Patrx2 and Dom's answers are both very good. To add to them:
Usually I determine the root (C or A) taking into account clues like:
The happy or sad feel of it all
I think Patrx said it quite well, I would add that minor sounds darker to most people than major, but adding meaning and emotional content to the sound is the function of the artist, it is not dictated by the chords. Darker often gets associated with sadder, but to quote Van Gough "I often think the colors of the night are more vibrant and alive than those of the day."
The first chord (C or Am)
Is as mentioned is not a reliable indicator. However, in popular music the root of last chord will almost always be the root of the song. The chord quality may have been substituted (e.g. its not uncommon to write songs in minor keys and then substitute all the chords with major chords on built on the same root.)
Stereotypical tensions like G7-C or E7-Am
The tension and release provided by V7 to I (and the accepted substitutions for it e.g. tritone, common tone, etc.) is more than just a stereotype, its part of the structure of western music. Its just an inescapable part of how we are culturally conditioned to hear music. Regardless of how modal, atonal, avant-garde, or experimental a piece may be, it still exists in a world where it is specifically playing against the listeners expectation of a satisfying old school authentic cadence.
V7 to I is less of an indication that a key has been established, its simply how a key is established, when it is placed on strong beats in important parts of the songs overall form.
To use your example:
As I've no doubt quoted before - look at Fly Me To the Moon. C or Am? Who knows? Who cares?!!
I wish I had the recording, but assuming the chords on ultimate guitar are correct http://tabs.ultimate-guitar.com/f/frank_sinatra/fly_me_to_the_moon_ver5_crd.htm I would say the song is clearly in A minor. It ends on A-7 (starts on it as well), and is constantly going E7 to A-7. Of course those chords could be 100% wrong, I'm basing my call here on that specific link.
I feel your pain though, I distinctly remember that what the hell is going on here? feeling trying to figure out *God Only Knows" off the Pet Sounds CD.
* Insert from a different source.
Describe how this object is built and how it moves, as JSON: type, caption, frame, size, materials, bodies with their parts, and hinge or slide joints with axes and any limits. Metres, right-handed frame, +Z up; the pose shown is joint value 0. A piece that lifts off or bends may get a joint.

In Phil Smith's answer he points out that the last chord in Fly Me To the Moon is actually a C not an A-7 as it is transcribed on the link I referenced earlier. In which case I will stick to my theory and say if the last chord is a C, the song is in fact in C not in A minor. If the chords on the linked page were correct, the song would be in A minor, but apparently they are not correct.